Coupled with additional events, this led to increasing interest in the country, which peaked when the British were given in 1918 a mandate to rule the land at the end of the World War I.
Exactly thirty years later, in 948, the British Mandate came to its ending and the modern State of Israel was founded. Its establishers stated in the Declaration of Independence: “The State of Israel will be open to the immigration of Jews and for the Ingathering of the Exiles from all countries of their dispersion; will promote the development of the country for the benefit of all its inhabitants; will be based on the precepts of liberty, justice and peace… will guarantee full freedom of conscience, worship, education and culture; will safeguard the sanctity and inviolability of the shrines and Holy Places of all religions…”

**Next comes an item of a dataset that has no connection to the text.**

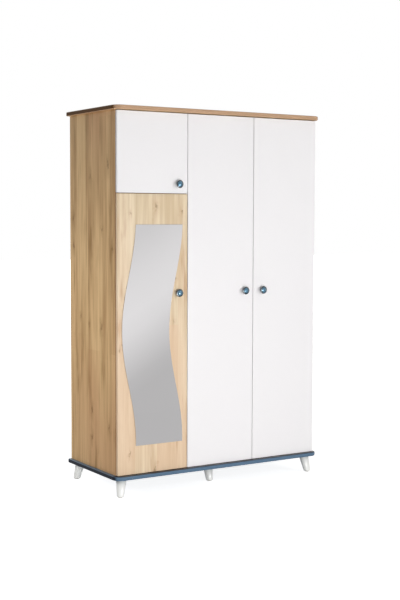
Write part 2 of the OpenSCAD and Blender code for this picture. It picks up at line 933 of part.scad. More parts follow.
// Turned knob: a small foot, a rounded body like a flattened ball, and a recess for the cap
module knob() {
    rim_r = knob_d / 2;
    body_h = (rim_z - foot_t) / 2;
    lip_r = cap_d / 2 + lip_w;
    rear = [for (a = [-75:15:0])
        [waist_r + (rim_r - waist_r) * cos(a), foot_t + body_h * (1 + sin(a))]];
    front = [for (a = [15:15:90])
        [lip_r + (rim_r - lip_r) * cos(a), foot_t + body_h * (1 + sin(a))]];
    difference() {
        rotate_extrude() polygon(concat([[0, 0], [foot_r, 0], [foot_r, foot_t - foot_edge],
            [waist_r, foot_t]], rear, front, [[0, rim_z]]));
        translate([0, 0, rim_z - cap_seat]) cylinder(d = cap_d + 2 * play, h = cap_seat + eps);
        translate([0, 0, -eps]) cylinder(d = knob_screw_d, h = knob_bore + eps);
    }
}

// Domed cap, seated in the knob's recess
module knob_cap() {
    r = (pow(cap_d / 2, 2) + pow(cap_crown, 2)) / (2 * cap_crown);
    translate([0, 0, rim_z - cap_seat]) intersection() {
        cylinder(d = cap_d, h = cap_seat + cap_crown);
        translate([0, 0, cap_seat + cap_crown - r]) sphere(r, $fn = 96);
    }
}

module knob_screw() {
    translate([0, 0, -door_t]) cylinder(d = knob_screw_d, h = door_t + knob_bore);
    translate([0, 0, -door_t - knob_head_h]) cylinder(d = knob_head_d, h = knob_head_h);
}

module upper_left_knob() {
    color("#6d7176") knob_place(0) knob();
}

module lower_left_knob() {
    color("#6d7176") knob_place(1) knob();
}

module middle_knob() {
    color("#6d7176") knob_place(2) knob();
}

module right_knob() {
    color("#6d7176") knob_place(3) knob();
}

module upper_left_knob_cap() {
    color("#5a86ad") knob_place(0) knob_cap();
}

module lower_left_knob_cap() {
    color("#5a86ad") knob_place(1) knob_cap();
}

module middle_knob_cap() {
    color("#5a86ad") knob_place(2) knob_cap();
}

module right_knob_cap() {
    color("#5a86ad") knob_place(3) knob_cap();
}

module upper_left_knob_screw() {
    color("silver") knob_place(0) knob_screw();
}

module lower_left_knob_screw() {
    color("silver") knob_place(1) knob_screw();
}

module middle_knob_screw() {
    color("silver") knob_place(2) knob_screw();
}

module right_knob_screw() {
    color("silver") knob_place(3) knob_screw();
}

// ---------- legs ----------

leg_bolt_d = 8;
leg_bolt_grip = 14;
leg_bolt_bore = 30;
leg_screw_d = 4;
leg_screw_grip = 14;
leg_screw_in = 15;
leg_spare = 2;
leg_x = carcass_w / 2 - leg_in_x;
front_leg_y = door_y + leg_in_y;
rear_leg_y = side_rear - leg_in_y;
mid_leg_y = door_y + mid_leg_in_y;
leg_spots = [
    [-leg_x, front_leg_y, -leg_splay_x, -leg_splay_y],
    [0, mid_leg_y, 0, -mid_leg_splay],
    [leg_x, front_leg_y, leg_splay_x, -leg_splay_y],
    [-leg_x, rear_leg_y, -leg_splay_x, leg_splay_y],
    [0, side_rear - mid_leg_in_y, 0, mid_leg_splay],
    [leg_x, rear_leg_y, leg_splay_x, leg_splay_y]];

module leg_places() {
    for (p = leg_spots) translate([p[0], p[1], 0]) children();
}

// A tapered round leg that leans from its top centre to its foot centre, cut level at both ends
module leg(n) {
    p = leg_spots[n];
    lean = sqrt(p[2] * p[2] + p[3] * p[3]);
    run = leg_h - leg_plate_t - glide_t;
    tilt = atan(lean / run);
    length = run / cos(tilt);
    over = leg_top_d * tan(tilt) / 2 + leg_spare;
    slope = (leg_top_d - leg_foot_d) / 2 / length;
    difference() {
        translate([p[0], p[1], leg_h - leg_plate_t]) rotate(atan2(p[3], p[2])) rotate([0, -tilt, 0])
            rotate([180, 0, 0]) translate([0, 0, -over])
                cylinder(r1 = leg_top_d / 2 + slope * over, r2 = leg_foot_d / 2 - slope * over,
                    h = length + 2 * over);
        translate([p[0] - leg_top_d, p[1] - leg_top_d, leg_h - leg_plate_t])
            cube([2 * leg_top_d, 2 * leg_top_d, leg_top_d]);
        translate([p[0] + p[2] - leg_top_d, p[1] + p[3] - leg_top_d, glide_t - leg_top_d])
            cube([2 * leg_top_d, 2 * leg_top_d, leg_top_d]);
        translate([p[0], p[1], leg_h - leg_plate_t - leg_bolt_bore])
            cylinder(d = leg_bolt_d, h = leg_bolt_bore + eps);
    }
}

module leg_front_left() {
    color("#efefec") leg(0);
}

module leg_front_middle() {
    color("#efefec") leg(1);
}

module leg_front_right() {
    color("#efefec") leg(2);
}

module leg_rear_left() {
    color("#efefec") leg(3);
}

module leg_rear_middle() {
    color("#efefec") leg(4);
}

module leg_rear_right() {
    color("#efefec") leg(5);
}

module leg_plates() {
    color("#a9acb0") leg_places() translate([0, 0, leg_h - leg_plate_t]) difference() {
        translate([-leg_plate_w / 2, -leg_plate_w / 2, 0])
            cube([leg_plate_w, leg_plate_w, leg_plate_t]);
        translate([0, 0, -eps]) cylinder(d = leg_bolt_d, h = leg_plate_t + 2 * eps);
        leg_screw_places() countersink(eps);
    }
}

module leg_screw_places() {
    for (x = [-1, 1], y = [-1, 1])
        translate([x * leg_screw_in, y * leg_screw_in, 0]) children();
}

// The head's cone fills the plate's thickness
module countersink(over) {
    translate([0, 0, -over]) cylinder(d = 2 * leg_screw_d, h = over + eps);
    cylinder(d1 = 2 * leg_screw_d, d2 = leg_screw_d, h = leg_plate_t);
    translate([0, 0, leg_plate_t - eps]) cylinder(d = leg_screw_d, h = over + eps);
}

module leg_plate_screws() {
    color("silver") leg_places() translate([0, 0, leg_h - leg_plate_t]) leg_screw_places() {
        cylinder(d1 = 2 * leg_screw_d, d2 = leg_screw_d, h = leg_plate_t);
        translate([0, 0, leg_plate_t - eps]) cylinder(d = leg_screw_d, h = leg_screw_grip + eps);
    }
}

module leg_bolts() {
    color("silver") leg_places() translate([0, 0, leg_h - leg_plate_t - leg_bolt_bore])
        cylinder(d = leg_bolt_d, h = leg_bolt_bore + leg_plate_t + leg_bolt_grip);
}

module leg_glides() {
    color("#77716a") for (p = leg_spots) translate([p[0] + p[2], p[1] + p[3], 0])
        cylinder(d = glide_d, h = glide_t);
}

top_board();
base_board();
side_panel_left();
side_panel_right();
partition();
fixed_shelf();
hat_shelf();
movable_shelves();
shelf_pins();
hanging_rail();
rail_flanges();
back_left();
back_middle();
back_right();
back_joiner();
cams();
cam_bolts();
dowels();
hinge_plates();
hinge_plate_screws();
hinge_arms_left();
hinge_arms_middle();
hinge_arms_right();
door_bumpers();
upper_left_door();
upper_left_hinge_cups();
upper_left_hinge_pins();
upper_left_knob();
upper_left_knob_cap();
upper_left_knob_screw();
lower_left_door();
lower_left_hinge_cups();
lower_left_hinge_pins();
lower_left_knob();
lower_left_knob_cap();
lower_left_knob_screw();
mirror_glass();
mirror_tape();
middle_door();
middle_hinge_cups();
middle_hinge_pins();
middle_knob();
middle_knob_cap();
middle_knob_screw();
right_door();
right_hinge_cups();
right_hinge_pins();
right_knob();
right_knob_cap();
right_knob_screw();
leg_front_left();
leg_front_middle();
leg_front_right();
leg_rear_left();
leg_rear_middle();
leg_rear_right();
leg_plates();
leg_plate_screws();
leg_bolts();
leg_glides();
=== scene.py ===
from math import cos, pi, radians, sin

import bmesh
import bpy
from mathutils import Matrix, Vector


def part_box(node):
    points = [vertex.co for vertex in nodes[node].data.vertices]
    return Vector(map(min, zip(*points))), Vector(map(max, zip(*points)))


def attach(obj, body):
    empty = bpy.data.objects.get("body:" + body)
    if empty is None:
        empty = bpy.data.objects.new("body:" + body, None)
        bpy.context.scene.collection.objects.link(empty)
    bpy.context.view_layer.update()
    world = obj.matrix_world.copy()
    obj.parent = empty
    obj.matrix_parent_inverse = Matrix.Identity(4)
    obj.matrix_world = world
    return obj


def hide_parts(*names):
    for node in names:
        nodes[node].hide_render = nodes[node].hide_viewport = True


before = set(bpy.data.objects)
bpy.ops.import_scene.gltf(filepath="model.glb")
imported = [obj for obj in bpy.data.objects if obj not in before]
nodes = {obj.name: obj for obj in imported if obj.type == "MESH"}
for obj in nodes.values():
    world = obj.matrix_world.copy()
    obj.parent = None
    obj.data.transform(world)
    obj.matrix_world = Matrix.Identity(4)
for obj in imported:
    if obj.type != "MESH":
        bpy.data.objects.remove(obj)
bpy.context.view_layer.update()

# ---------------------------------------------------------------------------------------
# Carcass panels and boards in beech décor: printed paper on 18 mm chipboard, with narrow
# staves of different tone, fine pores, drawn-out figure and a few knots. The cut edges
# carry a plain band of a redder beech.


class Wire:
    """A shader value that takes part in ordinary arithmetic."""

    def __init__(self, finish, socket):
        self.finish = finish
        self.socket = socket

    def __add__(self, other):
        return self.finish.maths("ADD", self, other)

    def __sub__(self, other):
        return self.finish.maths("SUBTRACT", self, other)

    def __rsub__(self, other):
        return self.finish.maths("SUBTRACT", other, self)

    def __mul__(self, other):
        return self.finish.maths("MULTIPLY", self, other)

    def __lt__(self, other):
        return self.finish.maths("LESS_THAN", self, other)

    def __gt__(self, other):
        return self.finish.maths("GREATER_THAN", self, other)

    __radd__ = __add__
    __rmul__ = __mul__


class Finish:
    """A material: object coordinates come in, and one Principled shader goes out."""

    parts = {"colour": "Base Color", "roughness": "Roughness", "metallic": "Metallic",
             "coat": "Coat Weight", "coat_roughness": "Coat Roughness",
             "specular": "Specular IOR Level"}

    def __init__(self, name, **constants):
        self.material = bpy.data.materials.new(name)
        self.material.use_nodes = True
        self.tree = self.material.node_tree
        self.shader = self.tree.nodes["Principled BSDF"]
        for part, value in constants.items():
            self.shader.inputs[self.parts[part]].default_value = value
        place = self.node("ShaderNodeTexCoord").outputs["Object"]
        split = self.node("ShaderNodeSeparateXYZ", {}, {0: place})
        self.x, self.y, self.z = (Wire(self, split.outputs[axis]) for axis in "XYZ")

    def node(self, kind, settings={}, sockets={}):
        """A node of one kind: its settings come first, then its values and links."""
        node = self.tree.nodes.new(kind)
        for name, value in settings.items():
            if name == "stops":
                stops = node.color_ramp.elements
                while len(stops) < len(value):
                    stops.new(0.5)
                for stop, (place, colour) in zip(stops, value):
                    stop.position, stop.color = place, colour
            else:
                setattr(node, name, value)
        for name, value in sockets.items():
            if isinstance(value, Wire):
                value = value.socket
            if isinstance(value, bpy.types.NodeSocket):
                self.tree.links.new(value, node.inputs[name])
            else:
                node.inputs[name].default_value = value
        return node

    def maths(self, operation, *values):
        node = self.node("ShaderNodeMath", {"operation": operation}, dict(enumerate(values)))
        return Wire(self, node.outputs[0])

    def point(self, x, y, z):
        return self.node("ShaderNodeCombineXYZ", {}, {0: x, 1: y, 2: z}).outputs[0]

    def noise(self, x, y, z, detail=2.0, roughness=0.5):
        sockets = {"Vector": self.point(x, y, z), "Scale": 1.0, "Detail": detail,
                   "Roughness": roughness}
        return Wire(self, self.node("ShaderNodeTexNoise", {}, sockets).outputs[0])

    def speckle(self, scale, detail=2.0, roughness=0.5):
        """Noise of the same scale on all three axes."""
        return self.noise(self.x * scale, self.y * scale, self.z * scale, detail, roughness)

    def chance(self, column, row):
        """A random number that belongs to one cell."""
        cell = {"Vector": self.point(column, row, 0.5)}
        node = self.node("ShaderNodeTexWhiteNoise", {"noise_dimensions": "3D"}, cell)
        return Wire(self, node.outputs[0])

    def facing(self):
        """How far a face looks along each axis, from -1 to 1."""
        normal = self.node("ShaderNodeNewGeometry").outputs["Normal"]
        split = self.node("ShaderNodeSeparateXYZ", {}, {0: normal})
        return [Wire(self, split.outputs[axis]) for axis in "XYZ"]

    def ease(self, value, low, high):
        """0 below the low value, 1 above the high one, and a smooth rise between."""
        sockets = {"Value": value, "From Min": low, "From Max": high}
        node = self.node("ShaderNodeMapRange", {"interpolation_type": "SMOOTHSTEP"}, sockets)
        return Wire(self, node.outputs[0])

    def tint(self, mask, below, above):
        """The colour below where the mask is 0, and the colour above where it is 1."""
        node = self.node("ShaderNodeMix", {"data_type": "RGBA"}, {0: mask, 6: below, 7: above})
        return node.outputs[2]

    def feed(self, **inputs):
        """Links what changes over the surface to the shader."""
        for part, value in inputs.items():
            if isinstance(value, Wire):
                value = value.socket
            self.tree.links.new(value, self.shader.inputs[self.parts[part]])

    def relief(self, height, strength, distance):
        """Surface relief of the given depth in metres."""
        bump = self.node("ShaderNodeBump", {},
                         {"Height": height, "Strength": strength, "Distance": distance})
        self.tree.links.new(bump.outputs[0], self.shader.inputs["Normal"])

    def dress(self, *names):
        """Gives the material to these CAD nodes."""
        for name in names:
            mesh = nodes[name].data
            mesh.materials.clear()
            mesh.materials.append(self.material)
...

The State of Israel, which was set up at the meeting point of continents, history and cultures, is a perfect embodiment of this rich web of cultures. Its population includes diverse people and religions, as well as religious and secular individuals of all faiths, Arab Muslims and Arab Christians, Druze, Bedouins, Circassians, Samaritans and Jews from no less than 70 Diasporas, spanning from East to Western Europe, North Africa, Asia, as well as North and South America. The people have settled all over the country, starting with the Negev, Arava, Galilee and even the coastal plain, while their modes of settlement included moshavim, kibbutzim, vivacious cities and quiet villages busily engaged in industry and commercial efforts, farming and scientific research. All of these put together, cultures, peoples and religions, have come to create a rich tapestry filled with tradition, beliefs and customs that embody the holy and the secular, past with present, east and west.